私の出会ったart&designの本

2010年3月に開催された、第664回デザインギャラリー1953企画展のアーカイブ。
コミッティーメンバーが選んだ「影響を受けた3冊」に、テキストを添えてご紹介します。
多くの人たちの本と親しむきっかけとなれば幸いです。

松永真ポートレート
松永真|グラフィックデザイナー

メンバープロフィール/1940年東京生まれ。1964年東京芸術大学美術学部デザイン科卒。資生堂宣伝部を経て、1971年松永真デザイン事務所設立。主な仕事に、資生堂のサマー・キャンペーン、一連の平和ポスターから、ベネッセ、ISSEY MIYAKE、国立西洋美術館などのCI計画。スコッティ、カンチューハイ、国際コンペ優勝の仏たばこジタン、資生堂ウーノのパッケージデザインなどがある。そのほかドローイングや彫刻、モニュメントまで広範囲なクリエイティブ活動を行う。ワルシャワ、ニューヨークなど国内外の大規模な個展も多く、ニューヨーク近代美術館、ヴィクトリア・アルバート美術館他、世界各国76カ所の美術館などに多くの作品が永久保存。東京ADC賞、毎日デザイン賞、ワルシャワ国際ポスタービエンナーレ金賞・名誉賞、芸術選奨文部大臣新人賞、日本宣伝賞・山名賞、紫綬褒章、亀倉雄策賞など受賞多数。
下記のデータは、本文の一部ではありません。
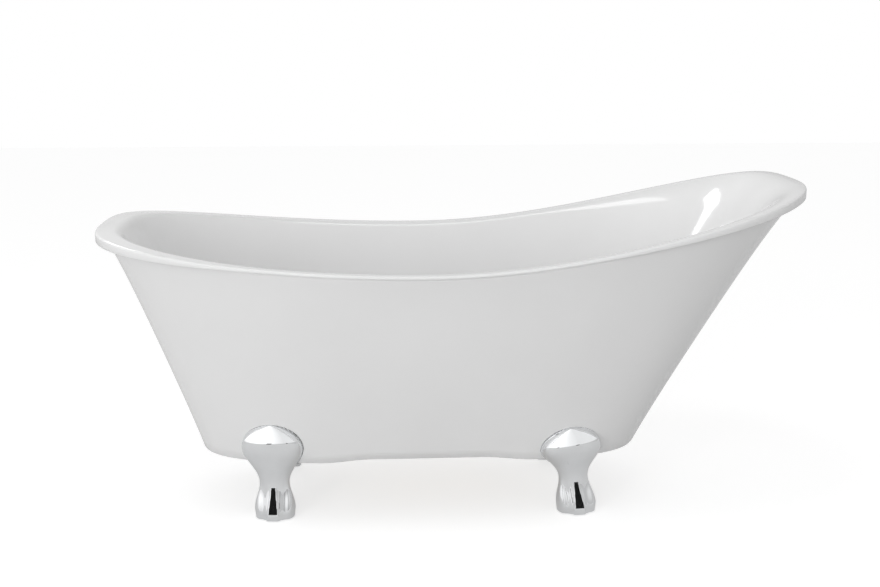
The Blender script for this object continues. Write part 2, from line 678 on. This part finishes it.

AGI会員、N.Y.ADC会員、東京ADC委員、JAGDA理事、日本デザインコミッティー理事。

  • 書籍イメージ
  • 書籍イメージ
  • now printing

デザイン随想 離陸 着陸

著者=亀倉雄策 出版社=美術出版社 初版年度=1972年

田中一光 デザインの前後左右

著者=田中一光 出版社=白水社 初版年度=1995年

季刊 たて組ヨコ組 No.57

編集企画=勝井三雄 発行=株式会社モリサワ 初版年度=2002年

今回の企画展“三冊の本”というのは、デザインを専業とするプロフェッショナルがデザイン以前に影響を受けた根源的な何ものかを探ろうとするものであろうと思うがなかなか絞り切れない。一冊目と二冊目に、私は敢えて「デザイン随想 離陸着陸 亀倉雄策」と、「田中一光 デザインの前後左右」を挙げることにした。近代グラフィックデザインの隆盛期とでも云おうか、我々が20代、30代、40代と常にグラフィックデザイン界の強力な牽引車として影響を受けたアナログ時代の両巨匠の随想である。
20数年前のある審査会の休憩時間のことであった。亀倉雄策先生と田中一光先生が私の方を指差して談笑している。私は思わず、「何なんですか両巨匠、気持ち悪いじゃないですか」と冗談ぽく返したら、亀倉先生が「我々は何とか逃げ切れそうだが、松永君はそうもいきそうにないねと一光ちゃんと話していたんだよ」。グラフィックデザインがアナログからデジタルへ、急速な変化を始めた頃の話である。
21世紀の今日、デジタルによる多大な恩恵を受けるその一方で、アナログ時代には当たり前だったデザインの根幹に不可欠な何かが失われつつあるように感じる。
この2冊には、これからデザインを目指そうとする若者にとっても、我々にとっても、消え去ろうとする20世紀の大きな何ものかが横たわっているように思うからである。
三冊目の「たて組ヨコ組 57号」は、本ではなくて、写真植字の製作会社であった頃のモリサワのPR誌であるが、グラフィックデザイナーにとって一般のデザイン誌をも凌ぐ人気であった。アートディレクションは田中一光・勝井三雄であったが、その田中一光が亡くなった時の追悼集である。たった一人のグラフィックデザイナーが、これほど多岐に渡って仕事をこなしたことも驚きだが、どのジャンルの仕事も一流であり、これほど多彩な人々から評価分析された書として希有であると思うので取り挙げた。